- Born: 2nd century Alexandria
- Died: 2nd century
- Occupation: Grammarian
- Parent: Mnesitheus of Alexandria (father)

= Apollonius Dyscolus =

2nd-century Greek grammarian

Apollonius Dyscolus (Ἀπολλώνιος ὁ Δύσκολος; reached his maturity sometime around 130 CE) is considered one of the greatest of the Greek grammarians.

==Life==
Little is known of Apollonius Dyscolus, other than that he was born at Alexandria, son of Mnesitheus. The precise dates for his life are not known. His son Aelius Herodianus, who wrote on phonology, appears to have moved to Rome at the time of Marcus Aurelius. From this it is inferred that his father must have been a contemporary of Hadrian, and may have spent a short period in Rome during the reign of Antoninus Pius. One tradition holds that he was so poor that he could not afford papyri to write on, and was constrained to avail himself of potsherds to write down his thoughts. His monicker ho dúskolos signifying "the difficult" or "crabby/grouchy" may reflect the sour temper of someone reduced to eking out a living in extreme indigence. Various interpretations have been advanced arguing the nickname was expressive of his highly compressed, difficult style, or as illustrating his cantankerously disputatious manner, or as alluding to his habit of citing arcane words in contests with other grammarians, in order to perplex them.
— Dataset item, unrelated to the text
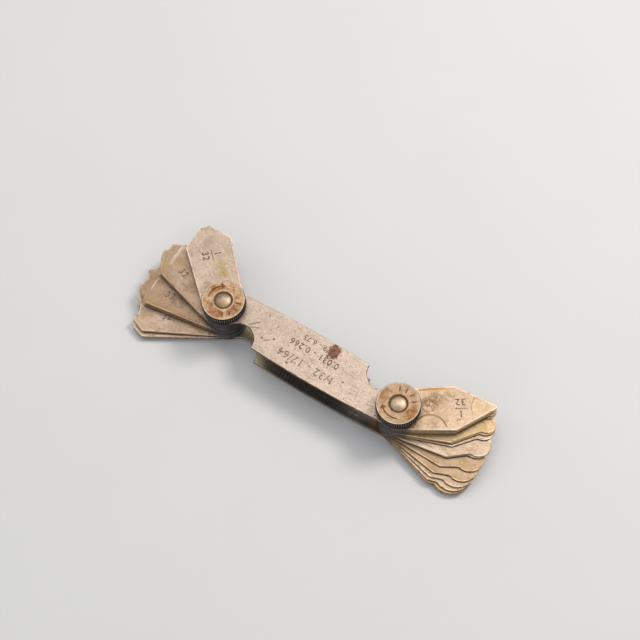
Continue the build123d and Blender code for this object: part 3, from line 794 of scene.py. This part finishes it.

He died in poverty in what was formerly the royal quarter of the city of Alexandria.

==Works==
He was the founder of scientific syntax, and is styled by Priscian maximus auctor artis grammaticae ('the greatest authority on the science of grammar'), and grammaticorum princeps ('prince of grammarians'). He wrote extensively on the parts of speech. Of the twenty books named in the Suda, four are extant: on syntax, and three smaller treatises: on adverbs, on conjunctions, and on pronouns. One characteristic which was to influence later generations was Apollonius' deployment of philosophical concepts in grammatical analysis. The earlier Alexandrine grammatical tradition was familiar with distinctions such as that between genos and eidos, but these were not used in refining distinctions between the parts of speech. Apollonius drew on Stoic ontology to analyse the noun and the verb.

Like his son, Aelius Herodianus, he had an enormous influence on all later grammarians.